1. The object of the 1st respondent's petition to the Munsif was to get satisfaction of the decree recorded on the ground that the 3rd defendant discharged the amount due under it in 1906. The petition was presented in only 1910. Prima facie, the application was barred. We fail to see how Section 14 or Section 15 of the Limitation Act could save the application. In fact, the 1st respondent, clearly stated before the Munsif that he did not rely on either of those sections. The prior proceedings relied on to attract Section 14, had quite a different object in view. The fact that the 1st respondent then stated that the 3rd defendant had discharged the decree debt, would not make the section applicable. The 2nd defendant was admittedly aware of the alleged discharge in 1908. We cannot understand how the Subordinate Judge could imagine that Section 18 could apply in the circumstances. The 1st respondent contends that the decree against the 1st and 3rd defendants and the subsequent revised decree with regard to the 2nd defendant, should be treated as one consolidated decree, and that his application was put in within three months from the date of the second decree and was, therefore, within time, and he relies on the judgment of the Privy Council in Ashfaq Husain v. Gauri Sahai 9 Ind.

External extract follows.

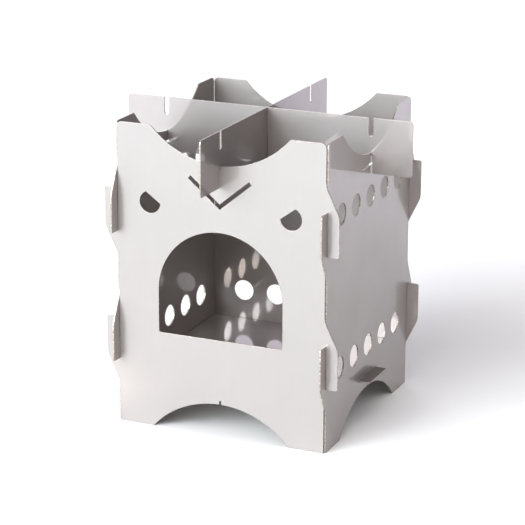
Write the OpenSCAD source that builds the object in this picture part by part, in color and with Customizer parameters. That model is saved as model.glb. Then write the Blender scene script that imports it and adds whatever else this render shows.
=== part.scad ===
// Flat-pack twig stove.
// Four stainless sheet panels hook into each other at the corners, a fire tray hangs between two
// of them, and two cross plates drop into the top as the pot support.
// The stove stands on its feet at z = 0, centred on the origin, with the door facing -Y.

/* [Fire box] */
// Width of the square box, from outer face to outer face
box_w = 130; // [124:1:160]
// Height of the four panels
box_h = 180; // [176:1:220]
// Thickness of the sheet that every piece is cut from
sheet_t = 0.8; // [0.6:0.1:1.5]
// Clearance on each side of a sheet that sits in a corner slit or in the slot of a lap
slit_gap = 0.1; // [0.05:0.05:0.25]

/* [Scallops] */
// Radius of the arc that is cut out of the top and the bottom edge of a panel
scallop_r = 57; // [54:0.5:64]
// Depth of that arc at the middle of the panel
scallop_d = 19.4; // [14:0.1:21]
// Depth of the notch at the middle of each arc
notch_d = 2.2; // [1:0.1:4]
// Clearance on each side of a cross plate in that notch
notch_gap = 0.25; // [0.1:0.05:0.5]
// Corner radius on the outer side of a horn
horn_outer_r = 3; // [1:0.5:5]
// Corner radius on the inner side of a horn
horn_inner_r = 2; // [1:0.5:4]
// Corner radius of a foot
foot_r = 1.2; // [0.5:0.1:2]

/* [Corner wings] */
// Reach of a wing past the outer face of the panel that it hooks into
wing_reach = 7.2; // [5:0.1:9]
// Depth of the slit in a wing, which is half of the lap of two panels
slit_d = 12.8; // [10:0.1:15]
// Length of a wing's straight outer edge past the end of its slit
wing_land = 10.3; // [7:0.1:12]
// Length of the slope that runs from the outer edge back to the panel
wing_slope = 16.7; // [12:0.1:19]
// Blend radius at both ends of that slope
slope_r = 12; // [6:0.5:14]
// Corner radius at the square end of a wing
wing_tip_r = 1.2; // [0.5:0.1:2]
// Height between the lower and the upper lap of a corner
lap_pitch = 77.2; // [74:0.1:82]

/* [Door] */
// Width of the door opening
door_w = 77.2; // [60:0.2:80]
// Height of the door opening, which is centred between the top and the bottom of its panel
door_h = 63.8; // [50:0.2:68]
// Corner radius at both ends of the sill
sill_r = 1.2; // [0.5:0.1:3]

/* [Vents] */
// Diameter of a round vent
vent_dia = 13; // [10:0.5:16]
// Distance between neighbouring vents in a row
vent_pitch = 22; // [20:0.5:23]
// Number of vents in a row
vent_count = 5; // [1:2:5]
// Height of the two rows of vents above and below the middle of a panel
vent_row_z = 45; // [40:0.5:48]
// Distance from the middle of the front panel to the centre of a half-moon vent
moon_u = 43.5; // [30:0.5:52]
// Distance from the centre of a half-moon vent to its straight side
moon_flat = 3.4; // [1:0.1:5]
// Tilt of the straight side of a half-moon vent
moon_tilt = 35.5; // [0:0.5:60]
// Width of the V-shaped slot
vee_w = 2.4; // [1.5:0.1:4]
// Depth of the V-shaped slot's point below the middle of the scallop
vee_drop = 23.7; // [19:0.1:26]
// Reach of each arm of the V-shaped slot to the side
vee_reach = 18.8; // [12:0.1:24]
// Rise of each arm of the V-shaped slot
vee_rise = 15.6; // [8:0.1:17]

/* [Fire tray] */
// Height of the underside of the fire tray above the ground
tray_z = 25.9; // [23:0.1:30]
// Clearance between the edges of the tray and the inner faces of the panels
tray_gap = 0.4; // [0.2:0.1:1]
// Width of the tab at each end of the tray
tab_w = 27.2; // [20:0.1:36]
// Reach of a tab past the outer face of its panel
tab_reach = 6.6; // [4:0.1:8]
// Corner radius of a tab
tab_r = 1; // [0.5:0.1:3]
// Clearance between the sides of a tab and the ends of its slot
tab_side_gap = 0.7; // [0.3:0.1:1.5]
// Clearance above and below a tab in its slot
tab_gap = 0.4; // [0.1:0.05:0.5]

/* [Cross plates] */
// Length of a cross plate
cross_length = 180; // [170:1:190]
// Height of a cross plate
cross_h = 32.4; // [28:0.1:38]
// Corner radius at the ends of a cross plate
cross_r = 2.2; // [1:0.1:4]
// Depth of the slots that sit on the panels
seat_d = 10.2; // [7:0.1:13]
// Clearance on each side of a panel in those slots
seat_gap = 0.7; // [0.2:0.1:1]
// Width of the open slots in the top edge
rod_slot_w = 3; // [2:0.1:4]
// Depth of the open slots in the top edge
rod_slot_d = 10.6; // [7:0.1:12]

/* [Hidden] */
$fn = 96;

// A cutting shape runs this far past the edge that it opens
past = 1;

face_y = box_w / 2;
edge_u = face_y - sheet_t - slit_gap;
wing_u = face_y + wing_reach;
mid_z = box_h / 2;
lap_heights = [mid_z - lap_pitch / 2, mid_z + lap_pitch / 2];
slit_w = sheet_t + 2 * slit_gap;
notch_w = sheet_t + 2 * notch_gap;

scallop_top_z = box_h - scallop_d + scallop_r;
notch_floor_z = box_h - scallop_d - notch_d;

vent_first_u = -vent_pitch * (vent_count - 1) / 2;
vee_z = box_h - scallop_d - vee_drop;
door_r = door_w / 2;
door_sill = mid_z - door_h / 2;
door_arch_z = door_sill + door_h - door_r;

tray_half = face_y - sheet_t - tray_gap;
tab_end = face_y + tab_reach;
tab_slot_w = tab_w + 2 * tab_side_gap;

cross_base_z = notch_floor_z - seat_d;
seat_u = face_y - sheet_t / 2;
seat_w = sheet_t + 2 * seat_gap;

steel = "gainsboro";
bright_steel = "whitesmoke";
dark_steel = "darkgray";

function unit(v) = v / norm(v);

// The tip that lies outside a round corner: it is bounded by the two edges that run from the corner
// towards a and b, and by the arc of radius r that touches both of them
module corner_tip(corner, a, b, r) {
    to_a = unit(a - corner);
    to_b = unit(b - corner);
    half_angle = acos(to_a * to_b) / 2;
    run = r / tan(half_angle);
    centre = corner + unit(to_a + to_b) * r / sin(half_angle);
    difference() {
        polygon([corner, corner + to_a * run, centre, corner + to_b * run]);
        translate(centre)
            circle(r = r);
    }
}

// One wing, for the right-hand edge of a panel, with the end of its slit at height zero.
// Its square end points down, and its slope runs up and back to the panel's edge.
module wing() {
    low_in = [edge_u - past, -slit_d];
    low_out = [wing_u, -slit_d];
    bend_out = [wing_u, wing_land];
    bend_in = [edge_u, wing_land + wing_slope];
    high_in = [edge_u, wing_land + 2 * wing_slope];
    difference() {
        polygon([low_in, low_out, bend_out, bend_in, [edge_u - past, bend_in[1]]]);
        corner_tip(low_out, low_in, bend_out, wing_tip_r);
        corner_tip(bend_out, low_out, bend_in, slope_r);
        translate([edge_u, -slit_d - past])
            square([slit_w, slit_d + past]);
    }
    corner_tip(bend_in, bend_out, high_in, slope_r);
}

// Both wings of one lap: the right one has its slit open below, the left one has it open above
module lap_wings() {
    wing();
    rotate(180)
        wing();
}

// The tip outside a round corner between the arc of a scallop and the straight end of a horn
module horn_inner_tip() {
    centre_z = box_h - horn_inner_r;
    centre_u = sqrt((scallop_r + horn_inner_r) ^ 2 - (scallop_top_z - centre_z) ^ 2);
    corner_u = sqrt(scallop_r ^ 2 - (scallop_top_z - box_h) ^ 2);
    difference() {
        polygon([[centre_u, box_h], [corner_u, box_h], [0, scallop_top_z], [centre_u, centre_z]]);
        translate([centre_u, centre_z])
            circle(r = horn_inner_r);
    }
}

// The cut-outs of the top edge of a panel
module scallop_cut() {
    translate([0, scallop_top_z])
        circle(r = scallop_r);
    translate([-notch_w / 2, notch_floor_z])
        square([notch_w, box_h - notch_floor_z]);
}

// The outline that all four panels share
module panel_outline() {
    top_right = [edge_u, box_h];
    difference() {
        union() {
            translate([-edge_u, 0])
                square([2 * edge_u, box_h]);
            for (z = lap_heights)
                translate([0, z])
                    lap_wings();
        }
        scallop_cut();
        translate([0, box_h])
            mirror([0, 1])
                scallop_cut();
        for (side = [0, 1])
            mirror([side, 0]) {
                corner_tip(top_right, [0, box_h], [edge_u, 0], horn_outer_r);
                horn_inner_tip();
                corner_tip([edge_u, 0], [0, 0], top_right, foot_r);
            }
    }
}

// The door: a straight-sided opening with a round arch
module door_cut() {
    sill_left = [-door_r, door_sill];
    sill_right = [door_r, door_sill];
    difference() {
        union() {
            translate(sill_left)
                square([door_w, door_arch_z - door_sill]);
            intersection() {
                translate([0, door_arch_z])
                    circle(r = door_r);
                translate(sill_left)
                    square([door_w, door_h]);
            }
        }
        for (side = [0, 1])
            mirror([side, 0])
                corner_tip(sill_right, sill_left, [door_r, door_arch_z], sill_r);
    }
}

// A half-moon vent: the disc of a round vent below a straight side that leans towards the middle
module half_moon_cut() {
    translate([-moon_u, mid_z + vent_row_z])
        rotate(-moon_tilt)
            difference() {
                circle(d = vent_dia);
                translate([-vent_dia, moon_flat])
                    square([2 * vent_dia, vent_dia]);
            }
}

// The V-shaped slot, with a mitred point and square ends
module vee_cut() {
    arm_angle = atan(vee_rise / vee_reach);
    half_w = vee_w / 2;
    mitre = half_w / cos(arm_angle);
    end_z = vee_z + vee_rise;
    end_u = half_w * sin(arm_angle);
    end_lift = half_w * cos(arm_angle);
    polygon([[0, vee_z - mitre],
             [vee_reach + end_u, end_z - end_lift],
             [vee_reach - end_u, end_z + end_lift],
             [0, vee_z + mitre],
             [-vee_reach + end_u, end_z + end_lift],
             [-vee_reach - end_u, end_z - end_lift]]);
}

// A row of round vents at height z
module vent_row(z) {
    for (i = [0:vent_count - 1])
        translate([vent_first_u + i * vent_pitch, z])
            circle(d = vent_dia);
}

// A slot that takes a tab of the fire tray, whose underside is at height z
module tab_slot(z) {
    translate([-tab_slot_w / 2, z - tab_gap])
        square([tab_slot_w, sheet_t + 2 * tab_gap]);
}

// Stands a flat outline up as the wall on the given side: 0 front, 1 right, 2 back, 3 left
module wall(side) {
    rotate(90 * side)
        translate([0, sheet_t - face_y, 0])
            rotate([90, 0, 0])
                linear_extrude(sheet_t)
                    children();
}

module vented_outline(with_tab_slots) {
    difference() {
        panel_outline();
        vent_row(mid_z - vent_row_z);
        vent_row(mid_z + vent_row_z);
        if (with_tab_slots) {
            tab_slot(tray_z);
            tab_slot(box_h - tray_z - sheet_t);
        }
    }
}

module front_panel() {
    color(bright_steel)
        wall(0)
            difference() {
                panel_outline();
                door_cut();
                half_moon_cut();
                mirror([1, 0])
                    half_moon_cut();
                vee_cut();
            }
}

module right_panel() {
    color(steel)
        wall(1)
            vented_outline(true);
}

module back_panel() {
    color(steel)
        wall(2)
            vented_outline(false);
}

module left_panel() {
    color(steel)
        wall(3)
            vented_outline(true);
}

// The fire tray: a flat sheet with a tab through the left and the right panel
module fire_tray() {
    color(dark_steel)
        translate([0, 0, tray_z])
            linear_extrude(sheet_t)
                difference() {
                    union() {
                        square(2 * tray_half, center = true);
                        square([2 * tab_end, tab_w], center = true);
                    }
                    for (end = [0, 1], side = [0, 1])
                        mirror([end, 0])
                            mirror([0, side])
                                corner_tip([tab_end, tab_w / 2], [0, tab_w / 2], [tab_end, 0], tab_r);
                }
}

// The outline of a cross plate, with its underside at height zero: seat slots below,
// rod slots above them, and the slot where the two plates lap
module cross_outline(lap_open_above) {
    lap_d = cross_h / 2;
    half_l = cross_length / 2;
    difference() {
        translate([-half_l, 0])
            square([cross_length, cross_h]);
        for (end = [0, 1])
            mirror([end, 0]) {
                translate([seat_u - seat_w / 2, -past])
                    square([seat_w, seat_d + past]);
                translate([seat_u - rod_slot_w / 2, cross_h - rod_slot_d + rod_slot_w / 2])
                    square([rod_slot_w, rod_slot_d]);
                translate([seat_u, cross_h - rod_slot_d + rod_slot_w / 2])
                    circle(d = rod_slot_w);
                corner_tip([half_l, 0], [0, 0], [half_l, cross_h], cross_r);
                corner_tip([half_l, cross_h], [0, cross_h], [half_l, 0], cross_r);
            }
        translate([-slit_w / 2, lap_open_above ? lap_d : -past])
            square([slit_w, lap_d + past]);
    }
}

// Stands the outline of a cross plate up along the X axis, at its height in the stove
module cross_wall() {
    translate([0, sheet_t / 2, cross_base_z])
        rotate([90, 0, 0])
            linear_extrude(sheet_t)
                children();
}

// The first plate runs from front to back and has its lap slot open above
module cross_plate_front_back() {
    color(dark_steel)
        rotate(90)
            cross_wall()
                cross_outline(true);
}

// The second plate runs from left to right and drops over the first one
module cross_plate_left_right() {
    color(steel)
        cross_wall()
            cross_outline(false);
}

front_panel();
right_panel();
back_panel();
left_panel();
fire_tray();
cross_plate_front_back();
cross_plate_left_right();
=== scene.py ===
"""Twig stove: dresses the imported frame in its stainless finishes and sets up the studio."""

import math

import bmesh
import bpy
import numpy as np
from mathutils import Matrix, Vector


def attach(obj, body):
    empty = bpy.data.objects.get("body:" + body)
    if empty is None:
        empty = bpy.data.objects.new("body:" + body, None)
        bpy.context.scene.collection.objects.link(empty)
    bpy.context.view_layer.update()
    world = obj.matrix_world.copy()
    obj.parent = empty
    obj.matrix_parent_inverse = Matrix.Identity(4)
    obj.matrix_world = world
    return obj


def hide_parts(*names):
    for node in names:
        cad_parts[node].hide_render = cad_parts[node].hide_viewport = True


bl_info = {
    "name": "Twig stove",
    "version": (1, 0, 0),
    "blender": (4, 5, 0),
    "location": "3D View > Sidebar > Twig stove",
    "description": "Finishes a flat-pack stainless twig stove and lights it in a plain studio",
    "category": "Object",
}

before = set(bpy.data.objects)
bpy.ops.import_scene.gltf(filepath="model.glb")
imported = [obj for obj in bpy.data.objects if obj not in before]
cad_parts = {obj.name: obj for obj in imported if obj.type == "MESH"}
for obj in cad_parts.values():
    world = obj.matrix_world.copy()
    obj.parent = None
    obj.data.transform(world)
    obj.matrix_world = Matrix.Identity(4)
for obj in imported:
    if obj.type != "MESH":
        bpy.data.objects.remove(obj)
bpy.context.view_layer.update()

MM = 0.001
X_AXIS, Y_AXIS, Z_AXIS = 0, 1, 2

# The sheets: CAD node, name of the dressed piece, body, axis across the sheet, axis of the rolling grain
WALLS = (
    ("front_panel", "front_wall", "fire_box", Y_AXIS, Z_AXIS),
    ("right_panel", "right_wall", "fire_box", X_AXIS, Z_AXIS),
    ("back_panel", "back_wall", "fire_box", Y_AXIS, Z_AXIS),
    ("left_panel", "left_wall", "fire_box", X_AXIS, Z_AXIS),
)
TRAY = (("fire_tray", "tray_sheet", "fire_box", Z_AXIS, X_AXIS),)
CROSS_PLATES = (
    ("cross_plate_front_back", "pot_plate_front_back", "first_cross_plate", X_AXIS, Y_AXIS),
    ("cross_plate_left_right", "pot_plate_left_right", "second_cross_plate", Y_AXIS, X_AXIS),
)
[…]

Cas. 975 : 21 M.L.J. 1140. There the suit was on a mortgage and their Lordships held that the plaintiff was entitled to a joint decree for sale against all the defendants so as to enable the Court to sell the property effectually. It was on this ground that the two decrees were treated as a single decree and the application for sale, which was within three years from the date of the 2nd decree, was held to be not barred. This case is not similar to the one before the Privy Council. A decree for money may be passed against different defendants at different times, and there is no reason for treating the two decrees as one. The result of upholding the 1st respondent's contention, would lead to the anomaly of a decree which was passed in 1909 as capable of being discharged in 1906.
2. The 1st respondent contends that he is entitled to resist execution by the 2nd plaintiff Ananda Natesa Aiyar, who, he says, is not the real assignee of the decree. If so, his proper course is to resist any application that the assignee may present to execute the decree.
3. We reverse the order of the lower Appellate Court and restore the Munsif's order with costs here and in the lower Appellate Court.